E.g. a dbxref may already exist; if so, it needs to be looked up in 
order to establish the association with the bioentry.

Here's the problem.

If within a transaction a particular statement fails, in Oracle and 
MySQL/InnoDB only that particular statement fails, not the previous 
ones in the same transaction, nor the subsequent ones. If you commit 
the transaction, all the succeeded statements' results get committed. 
In PostgreSQL, however, the entire transaction fails and is 
invalidated, making all previous and all subsequent statements fail 
until you call rollback (you cannot call commit on a failed 
transaction).

For bioperl-db and the granularity used by load_seqdatabase.pl, as a 
simple example this means on Postgres that if insertion of a dbxref 
fails, at that point the entire transaction is aborted, i.e., the 
previously inserted bioentry with sequence, features, comments, etc all 
go away. In practice this doesn't happen with bioperl-db because 
dbxrefs are cached and looked up first; however what does occur is the 
multiple associations of the same bioentry to the same dbxref, to give 
an example, which is prohibited by a unique key constraint. If this 
happens, the respective sequence entry is lost.

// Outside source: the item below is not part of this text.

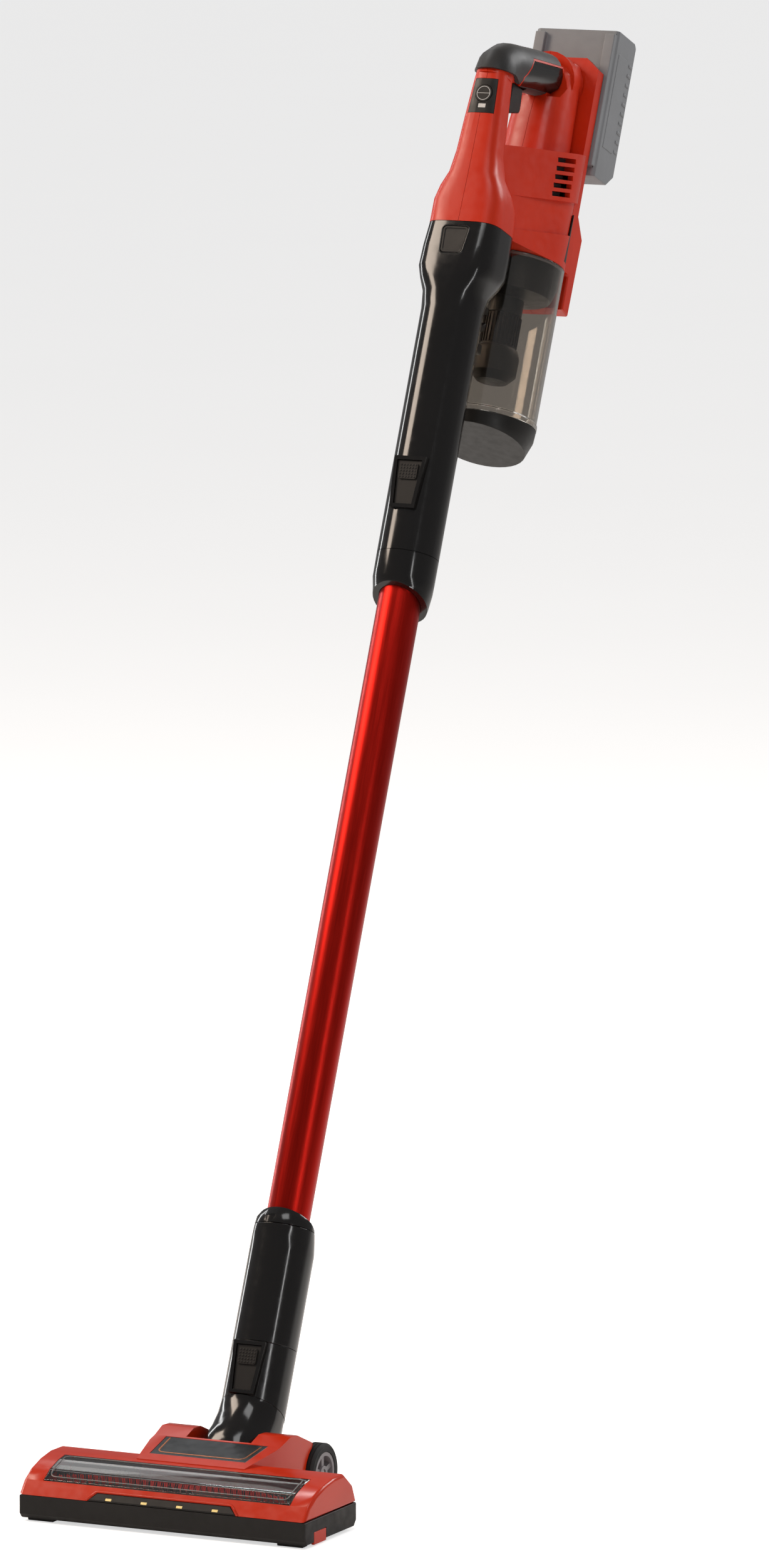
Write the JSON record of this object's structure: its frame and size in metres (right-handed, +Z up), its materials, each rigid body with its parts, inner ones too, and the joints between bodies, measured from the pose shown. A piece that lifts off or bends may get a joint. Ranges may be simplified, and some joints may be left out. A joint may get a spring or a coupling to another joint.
{
  "type": "cordless stick vacuum cleaner",
  "caption": "Cordless stick vacuum: hand unit with loop handle, clear dust bin and battery, straight wand, swivelling neck and powered floor head with a windowed brush roller.",
  "frame": {"origin": "on the floor, at the middle of the footprint of the whole leaning vacuum", "axes": "+Z up, the floor head points to -Y, the wand leans back towards +Y, +X is the right end seen from the front"},
  "size_m": [0.25, 0.7904, 1.1172],
  "materials": {
    "red_shell": "moulded ABS, satin gloss",
    "black_gloss": "moulded ABS, gloss black",
    "black_satin": "moulded ABS, fine satin texture",
    "soft_grip": "overmoulded TPE, fine leather-like texture",
    "clear_shell": "clear polycarbonate, smoke tint",
    "grey_plastic": "moulded ABS, dark grey",
    "battery_shell": "glass-filled nylon, grey",
    "filter_grey": "moulded ABS, warm grey",
    "filter_paper": "pleated filter paper",
    "bristles": "nylon bristles, black with red rows",
    "tyre": "moulded rubber",
    "red_tube": "anodised aluminium, red",
    "steel": "ground steel",
    "belt": "moulded rubber belt",
    "lens": "clear light lens"
  },
  "bodies": {
    "hand_unit": {"housing_right": "red_shell", "housing_left": "red_shell", "grip_cover": "soft_grip", "grip_insert_left": "black_gloss", "grip_insert_right": "black_gloss", "side_plate_left": "black_satin", "side_plate_right": "black_satin", "control_panel": "grey_plastic", "status_light": "lens", "motor_body": "steel", "battery_rail": "black_satin"},
    "mode_button": {"mode_button": "black_satin"},
    "trigger": {"trigger": "black_satin"},
    "motor_fan": {"motor_fan": "grey_plastic"},
    "battery": {"battery_pack": "battery_shell"},
    "battery_latch": {"battery_latch": "black_satin"},
    "dust_unit": {"intake_pipe": "black_gloss", "pipe_collar": "black_gloss", "dust_bin": "clear_shell", "cyclone_insert": "grey_plastic", "cyclone_shroud": "black_satin"},
    "dust_unit_button": {"dust_unit_button": "black_satin"},
    "upper_release_button": {"upper_release_button": "black_satin"},
    "filter": {"filter_frame": "filter_grey", "filter_pleats": "filter_paper", "filter_end_cap": "black_satin"},
    "bin_lid": {"bin_lid": "grey_plastic"},
    "bin_lever": {"bin_lever": "black_gloss"},
    "wand": {"wand_tube": "red_tube"},
    "lower_socket": {"lower_socket": "black_gloss", "lower_sleeve": "black_gloss", "sleeve_cap": "black_gloss"},
    "lower_release_button": {"lower_release_button": "black_satin"},
    "neck": {"neck_elbow": "black_gloss"},
    "head": {"head_base": "black_satin", "head_cover": "red_shell", "brush_window": "clear_shell", "light_strip": "black_satin", "label_plate": "grey_plastic", "drive_belt": "belt", "brush_motor": "steel", "front_foot_left": "black_satin", "front_foot_right": "black_satin", "wheel_axle_left": "steel", "wheel_axle_right": "steel", "tilt_pin_left": "steel", "tilt_pin_right": "steel", "light_lens_1": "lens", "light_lens_2": "lens", "light_lens_3": "lens", "light_lens_4": "lens"},
    "wheel_left": {"tyre_left": "tyre", "wheel_hub_left": "grey_plastic"},
    "wheel_right": {"tyre_right": "tyre", "wheel_hub_right": "grey_plastic"},
    "brush": {"brush_roller": "black_satin", "brush_tufts": "bristles", "roller_pulley": "grey_plastic"},
    "brush_motor_pulley": {"motor_pulley": "grey_plastic"},
    "brush_tab": {"brush_tab": "red_shell"}
  },
  "joints": [
    {"name": "trigger_squeeze", "type": "slide", "parent": "hand_unit", "child": "trigger", "axis": [0, 0.3939, 0.9191], "range_m": [0, 0.004], "stiffness_N_per_m": 500, "springref_m": -0.001},
    {"name": "mode_button_press", "type": "slide", "parent": "hand_unit", "child": "mode_button", "axis": [0, 0.9191, -0.3939], "range_m": [0, 0.0012], "stiffness_N_per_m": 800, "springref_m": -0.0005},
    {"name": "fan_spin", "type": "hinge", "parent": "hand_unit", "child": "motor_fan", "pos_m": [0, 0.24555, 0.9612], "axis": [0, 0.3939, 0.9191], "continuous": true},
    {"name": "battery_slide", "type": "slide", "parent": "hand_unit", "child": "battery", "axis": [0, 0.3939, 0.9191], "range_m": [0, 0.09]},
    {"name": "battery_latch_press", "type": "slide", "parent": "battery", "child": "battery_latch", "axis": [0, -0.9191, 0.3939], "range_m": [0, 0.002], "stiffness_N_per_m": 900, "springref_m": -0.0005},
    {"name": "dust_unit_slide", "type": "slide", "parent": "hand_unit", "child": "dust_unit", "axis": [0, -0.3939, -0.9191], "range_m": [0, 0.045]},
    {"name": "dust_unit_button_press", "type": "slide", "parent": "dust_unit", "child": "dust_unit_button", "axis": [0, 0.9191, -0.3939], "range_m": [0, 0.0014], "stiffness_N_per_m": 800, "springref_m": -0.0005},
    {"name": "upper_release_press", "type": "slide", "parent": "dust_unit", "child": "upper_release_button", "axis": [0, 0.9191, -0.3939], "range_m": [0, 0.002], "stiffness_N_per_m": 800, "springref_m": -0.0005},
    {"name": "filter_twist", "type": "hinge", "parent": "dust_unit", "child": "filter", "pos_m": [0, 0.24122, 0.95109], "axis": [0, 0.3939, 0.9191], "range_deg": [0, 20]},
    {"name": "bin_lid_hinge", "type": "hinge", "parent": "dust_unit", "child": "bin_lid", "pos_m": [0, 0.22228, 0.79166], "axis": [1, 0, 0], "range_deg": [0, 95]},
    {"name": "bin_lever_slide", "type": "slide", "parent": "dust_unit", "child": "bin_lever", "axis": [0, -0.3939, -0.9191], "range_m": [0, 0.005], "stiffness_N_per_m": 300, "springref_m": -0.002},
    {"name": "wand_slide", "type": "slide", "parent": "dust_unit", "child": "wand", "axis": [0, -0.3939, -0.9191], "range_m": [0, 0.08]},
    {"name": "lower_socket_slide", "type": "slide", "parent": "wand", "child": "lower_socket", "axis": [0, -0.3939, -0.9191], "range_m": [0, 0.08]},
    {"name": "lower_release_press", "type": "slide", "parent": "lower_socket", "child": "lower_release_button", "axis": [0, 0.9191, -0.3939], "range_m": [0, 0.002], "stiffness_N_per_m": 800, "springref_m": -0.0005},
    {"name": "neck_swivel", "type": "hinge", "parent": "lower_socket", "child": "neck", "pos_m": [0, -0.23689, 0.06912], "axis": [0, 0.6587, 0.7524], "range_deg": [-45, 45]},
    {"name": "head_tilt", "type": "hinge", "parent": "neck", "child": "head", "pos_m": [0, -0.2558, 0.025], "axis": [1, 0, 0], "range_deg": [-23, 55]},
    {"name": "wheel_left_spin", "type": "hinge", "parent": "head", "child": "wheel_left", "pos_m": [-0.055, -0.2312, 0.024], "axis": [1, 0, 0], "continuous": true},
    {"name": "wheel_right_spin", "type": "hinge", "parent": "head", "child": "wheel_right", "pos_m": [0.055, -0.2312, 0.024], "axis": [1, 0, 0], "continuous": true},
    {"name": "brush_spin", "type": "hinge", "parent": "head", "child": "brush", "pos_m": [0, -0.3682, 0.0195], "axis": [1, 0, 0], "continuous": true},
    {"name": "brush_motor_spin", "type": "hinge", "parent": "head", "child": "brush_motor_pulley", "pos_m": [-0.119, -0.3292, 0.027], "axis": [1, 0, 0], "continuous": true},
    {"name": "brush_tab_slide", "type": "slide", "parent": "head", "child": "brush_tab", "axis": [1, 0, 0], "range_m": [0, 0.004]}
  ],
  "couplings": [
    {"joint": "brush_motor_spin", "follows": "brush_spin", "ratio": 1.7391}
  ]
}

Here's the possible solutions.

1) Turn off transactions for PostgreSQL, i.e., run in auto-commit mode. 
Given the fact that Pg is a natively transactional database I find this 
option possible but sad. In addition, there would have to be code that 
specifically for PostgreSQL deletes the sequence entry if there was a 
failure during a particular sequence entry. (Otherwise rolling back the 
transaction takes care of cleaning up possibly incomplete rows.) On the 
plus side, this is probably the simplest one to implement.

2) Look up every record before insertion. On the plus side of things, 
this would maintain transactions. On the downside, entities with a 
finite number of records are already cached and looked up before insert 
(examples being dbxref, reference, ontology_term). Those that are not 
looked up are potentially infinite in number, meaning that 95% of the 
time the record to be inserted will not already exist. A prior lookup 
will be a waste of time in 95% of cases. I.e., this option will slow 
down performance.

3) Separate the look-up into PL/PgSQL code in the database. Instead of 
issuing a direct INSERT you call a stored procedure that looks up the 
entry and inserts it if not yet present. The advantage of this option 
is that it keeps the bioperl-db layout largely unaffected and hence 
treats all RDBMSs relatively equal (i.e., cares least about RDBMS 
idiosyncrasies). The downside is that this means that the Pg version of 
Biosql can't be fully auto-generated anymore from the MySQL version (I 
don't want to auto-generate the PL/PgSQL procedures from a MySQL schema 
definition). Also, people say PL/PgSQL is not the fastest thing out 
there.

Let me know your thoughts and votes. There may easily be more options, 
feel free to share.

	-hilmar
-- 
-------------------------------------------------------------
Hilmar Lapp                            email: lapp at gnf.org
GNF, San Diego, Ca. 92121              phone: +1-858-812-1757
-------------------------------------------------------------